Acutely very toxic to aquatic invertebrates.

Key value for chemical safety assessment

Additional information

The acute toxicity to Daphnia magna was determined in a 48 -hour static test according to OECD Guideline 202 (RCC Notox BV, 1993g). The test was performed in compliance with Good Laboratory Practice Regulations. The test item was not soluble in water. Hence, the dispersing agent Cremophor RH40 was used to prepare stable dispersions of the test item in water. Daphnia were exposed for a maximum of 48 hours to a range of solutions containing 1.0 to 100 % of a filtrate of a supersaturated solution of 1000 mg/L (nominal).

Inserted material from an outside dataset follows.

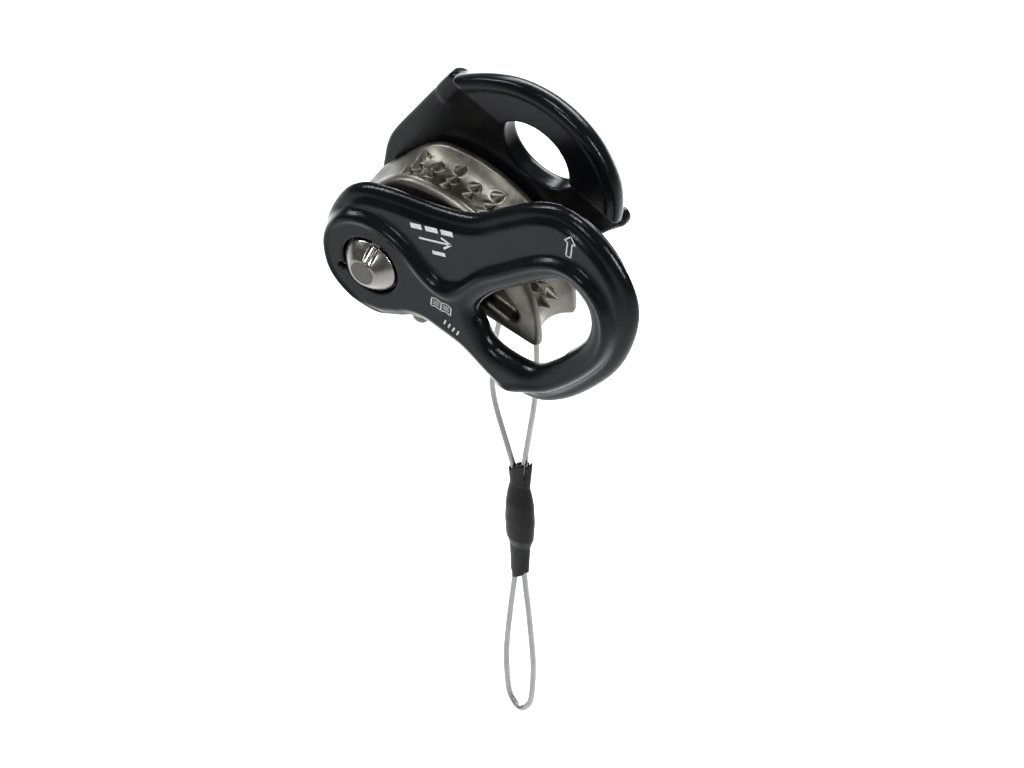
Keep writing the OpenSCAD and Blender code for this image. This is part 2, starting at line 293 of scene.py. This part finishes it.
def surface(field, low, step):
    """Vertices and quads of the field's zero surface, one vertex to a cell, as surface nets do."""
    inside = field < 0
    shape = np.array(field.shape)
    lins, spots, fans = [], [], []
    for axis in range(3):
        a = [slice(None)] * 3
        b = [slice(None)] * 3
        a[axis], b[axis] = slice(0, -1), slice(1, None)
        a, b = tuple(a), tuple(b)
        idx = np.argwhere(inside[a] != inside[b])
        f0 = field[a][tuple(idx.T)]
        f1 = field[b][tuple(idx.T)]
        pos = idx.astype(float)
        pos[:, axis] += f0 / (f0 - f1)
        u, v = (axis + 1) % 3, (axis + 2) % 3
        cells = []
        for du, dv in ((-1, -1), (0, -1), (0, 0), (-1, 0)):
            cell = idx.copy()
            cell[:, u] += du
            cell[:, v] += dv
            lin = np.ravel_multi_index(tuple(cell.T), tuple(shape))
            cells.append(lin)
            lins.append(lin)
            spots.append(pos)
        fan = np.stack(cells, 1)
        out = f0 > 0
        fan[out] = fan[out][:, ::-1]
        fans.append(fan)
    lins, spots = np.concatenate(lins), np.concatenate(spots)
    used, index = np.unique(lins, return_inverse=True)
    count = np.bincount(index)
    verts = np.stack([np.bincount(index, spots[:, i]) / count for i in range(3)], 1)
    quads = np.searchsorted(used, np.concatenate(fans))
    return verts * step + np.array(low), quads


def solid(name, field, low, high, step, material, turn=0.0):
    """Mesh object of a field given in mm from the axle. turn swings it about the axle, eyelet upward."""
    axes = [np.arange(a, b + step, step) for a, b in zip(low, high)]
    x, y, z = np.meshgrid(*axes, indexing="ij", sparse=True)
    verts, quads = surface(field(x, y, z), low, step)
    c, s = math.cos(turn), math.sin(turn)
    vx = verts[:, 0] * c - verts[:, 2] * s
    vz = verts[:, 0] * s + verts[:, 2] * c
    verts = np.stack([vx * MM + AXLE_X, verts[:, 1] * MM, vz * MM + AXLE_Z], 1)
    mesh = bpy.data.meshes.new(name)
    mesh.from_pydata(verts.tolist(), [], quads.tolist())
    mesh.polygons.foreach_set("use_smooth", [True] * len(mesh.polygons))
    mesh.materials.append(material)
    mesh.update()
    obj = bpy.data.objects.new(name, mesh)
    bpy.context.scene.collection.objects.link(obj)
    return obj


# ---------------------------------------------------------------- pull cable

BAR_X, BAR_Z, BAR_R = 23.4, -1.4, 2.5
YOKE_R = BAR_R + 0.25 + WIRE_R
LAY_LENGTH = 5.2
STRANDS = 6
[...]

After 24 hours of exposure significant (>10 %) immobilization was recorded at 1.1 mg/L (10 % filtrate) and higher concentrations. The total rate of immobilization was 15 % at 1.1 mg/L (10 % filtrate), 30% at 3.5 mg/L (18 % filtrate) and 100 % at higher concentrations. After 48 hours of exposure immobilization of all daphnia was seen at concentrations of 3.5 mg/L (18 % filtrate) and higher. At 1.1 mg/L (10 % filtrate) the total incidence of immobility had increased to 80 % and at 1.0 mg/L (5.6 % filtrate) to 40 %. Exposure of daphnia to lower concentrations during the second part of the test induced no significant (> 10 %) immobility after 48 hours.

Under the conditions of the present study, the test item did not induce acute immobilization of Daphnia magna at or below 0.6 mg/L after 48 hours of exposure (NOEC) with a 48 hour EC50 of 0.97 mg/L.